P.S. I put my address and phone number at the bottom of this letter. Write to me as soon as you get this!

Tuesday:

E - It's so weird to call someone else mom and dad, but that's what Lauren and Phil have asked me to call them - Phil seemed more enthusiastic about it and Lauren looked kind of mad but I think it might just be because she thinks she looks too young to have a teenage son. She's pretty for a mom, but no one is as pretty as you. When you look at me with your big, brown eyes and you smile that smile reserved just for me, I think my heart is going to beat right out of my chest. I am picturing your perfect lips right now and I want to kiss you again so much it hurts. I keep reliving our kiss and thinking about how it was the best moment of my whole life.

My mom (Lauren) asked me today if I might want to start going by Jacob, or Jake as sort of a fresh start here. I thought about it and I thought about how it might be nice to leave the person that I was in the past, to leave my life there behind. But then I realized that that would include you and so I said no. Yours, - L

Wednesday:

Hi, Evie,

We went to a restaurant last night where the ocean waves come right up on the glass windows! It was wild, but beautiful. I didn't want to tell my mom and dad that it was the first "real" restaurant I had ever been in because whenever I say stuff like that, they get these sad looks on their faces and it makes me feel small. I know you know exactly what I'm talking about. You always do. That's the thing I miss the most about being with you.

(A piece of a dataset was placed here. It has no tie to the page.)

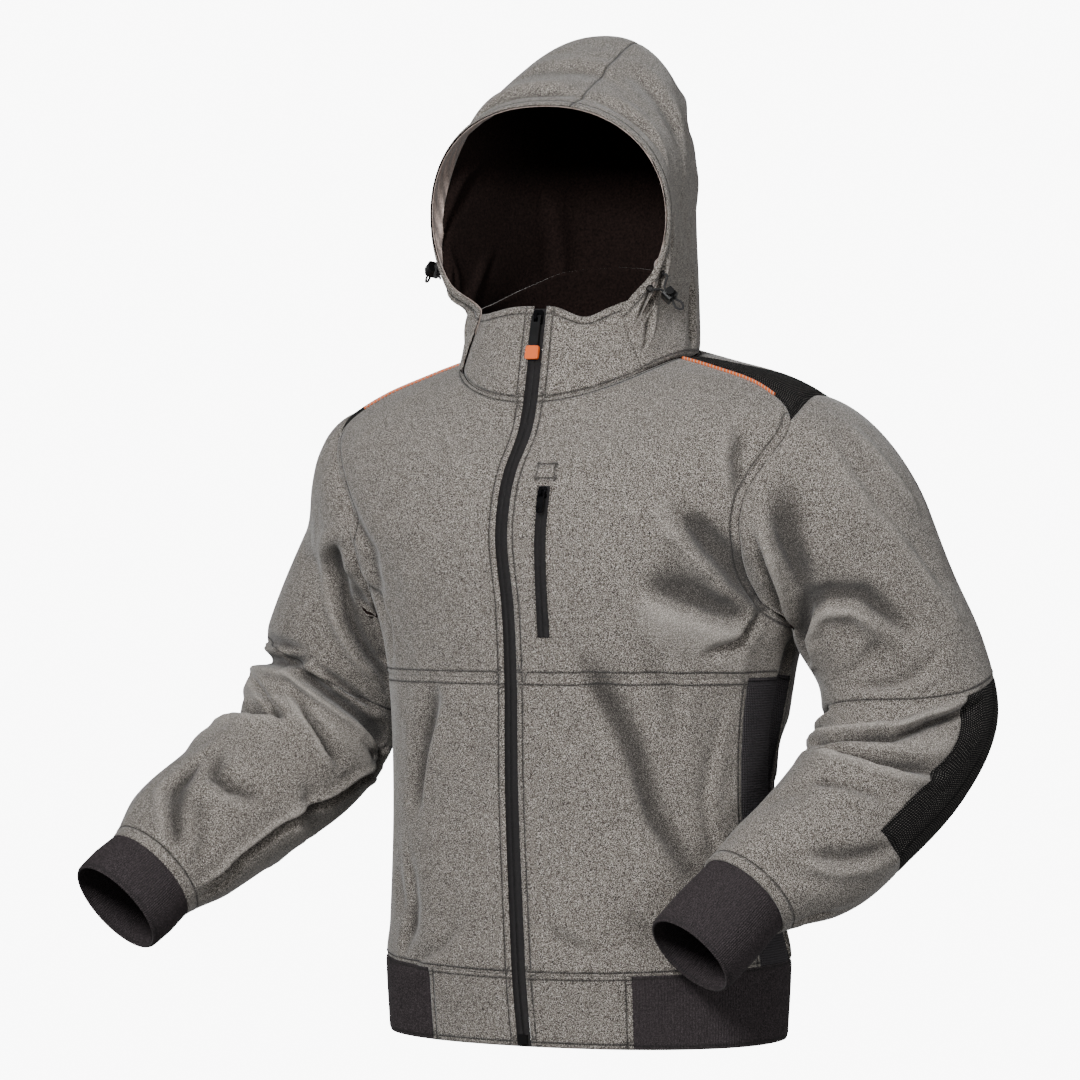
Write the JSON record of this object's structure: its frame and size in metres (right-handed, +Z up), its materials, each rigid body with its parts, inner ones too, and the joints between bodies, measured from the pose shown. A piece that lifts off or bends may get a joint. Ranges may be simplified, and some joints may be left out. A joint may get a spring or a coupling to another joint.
{
  "type": "hooded softshell jacket",
  "caption": "Hooded softshell work jacket with a front zip, chest pocket, contrast yokes and ribbed hem and cuffs, in the shape it keeps when worn.",
  "frame": {"origin": "middle of the neck base, between the wearer's shoulders, where the jacket hangs on them", "axes": "+Z up along the wearer's spine, -Y to the wearer's front, +X to the wearer's left"},
  "size_m": [0.8863, 0.3868, 1.0036],
  "materials": {
    "softshell": "matt grey melange knit face",
    "coarse_weave": "matt black coarse weave",
    "mesh_knit": "matt black mesh knit",
    "rib_knit": "matt charcoal rib knit",
    "facing_cloth": "satin brown-grey tricot",
    "piping": "satin orange with a silver cord",
    "zip_tape": "matt black woven tape with moulded teeth",
    "cord": "satin black elastic cord",
    "black_plastic": "gloss black",
    "black_metal": "gloss black lacquer",
    "eyelet_metal": "gloss black lacquer",
    "orange_rubber": "satin orange"
  },
  "bodies": {
    "jacket": {"front_upper_left": "softshell", "front_upper_right": "softshell", "front_lower_left": "softshell", "front_lower_right": "softshell", "side_panel_left": "mesh_knit", "side_panel_right": "mesh_knit", "back_panel": "softshell", "shoulder_yoke_left": "coarse_weave", "shoulder_yoke_right": "coarse_weave", "yoke_piping_left": "piping", "yoke_piping_right": "piping", "hem_patch_left": "softshell", "hem_patch_right": "softshell", "hem_rib": "rib_knit", "sleeve_upper_left": "softshell", "sleeve_upper_right": "softshell", "sleeve_lower_left": "softshell", "sleeve_lower_right": "softshell", "elbow_patch_left": "coarse_weave", "elbow_patch_right": "coarse_weave", "cuff_left": "rib_knit", "cuff_right": "rib_knit", "collar": "softshell", "hood_left": "softshell", "hood_right": "softshell", "hood_facing": "facing_cloth", "eyelet_front_left": "eyelet_metal", "eyelet_rear_left": "eyelet_metal", "eyelet_front_right": "eyelet_metal", "eyelet_rear_right": "eyelet_metal", "cord_lock_left": "black_plastic", "cord_lock_right": "black_plastic", "cord_lock_button_left": "black_plastic", "cord_lock_button_right": "black_plastic", "hood_cord_left": "cord", "hood_cord_right": "cord", "zip_tape": "zip_tape", "zip_bottom_stop": "black_plastic", "zip_slider": "black_metal", "zip_slider_bridge": "black_metal", "pocket_zip": "zip_tape", "pocket_welt": "softshell", "pocket_slider": "black_metal", "pocket_slider_bridge": "black_metal"},
    "main_pull": {"zip_pull": "black_plastic", "zip_pull_tip": "orange_rubber"},
    "chest_pull": {"pocket_pull": "black_metal"}
  },
  "joints": [
    {"name": "main_pull_swing", "type": "hinge", "parent": "jacket", "child": "main_pull", "pos_m": [-0.00087, -0.09996, 0.0393], "axis": [-1, 0, 0], "range_deg": [0, 150]},
    {"name": "chest_pull_swing", "type": "hinge", "parent": "jacket", "child": "chest_pull", "pos_m": [0.03728, -0.16782, -0.13342], "axis": [-0.9992, -0.0406, 0], "range_deg": [0, 150]}
  ]
}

I felt sad in the pit of my stomach when I thought about that last night and so instead I thought about how this was the place I was going to take you when I propose to you. I guess it won't be a real surprise if I tell you now, but you already know I'm going to marry you someday and so it's okay if you know the place I want to ask you. I'll try to keep the ring and the words I plan to say to you under wraps. haha.

I love you, Evie. I'll love you forever.

Your Leo

I sob, hot tears of sorrow coursing down my cheeks as I picture myself waiting for that letter and I picture Leo writing it, still hopeful, still my beautiful boy, up until that very next day.

I want to punch something, to throw something and hear it shatter, to make the sound that should accompany the feeling in my chest.

When I calm down, I sit staring at the wall for several minutes, gathering myself before I pull out the second letter, obviously written recently, in his adult hand.

To my Evie, the one who knew how to love me before I knew how to love myself,

I already told you about how I laid in that hospital bed for six months, reflecting on my life, reflecting on all the reasons that I couldn't stand to be alone with myself long enough to really think about who I was or what I was feeling.

What I didn't tell you was what a central role you played in helping me move towards a place of healing. My Evie, the strongest, purest person I've ever known. A person who was placed in the worst of circumstances in this life and yet selflessly loved and cared for those around her. How was it that someone so full of goodness and light ever even noticed a person like me? How did you see in me - what I was struggling so hard to see in myself?

I kept wondering why, all those years, when you looked straight into my eyes, unflinching, seeing the real me, what made you linger and come back? What made you love me despite who I believed myself to be? I thought about that hour after hour and the only conclusion I could come to was that maybe, just maybe, there was something decent in me, maybe something that was close to good. It was the first time I had ever had that thought and it stunned me just to ponder the possibility.

All those months, staring at the ceiling and staring into my own soul, you, Evie, you were the miracle that I kept coming back to again and again - that all those years ago, you chose me.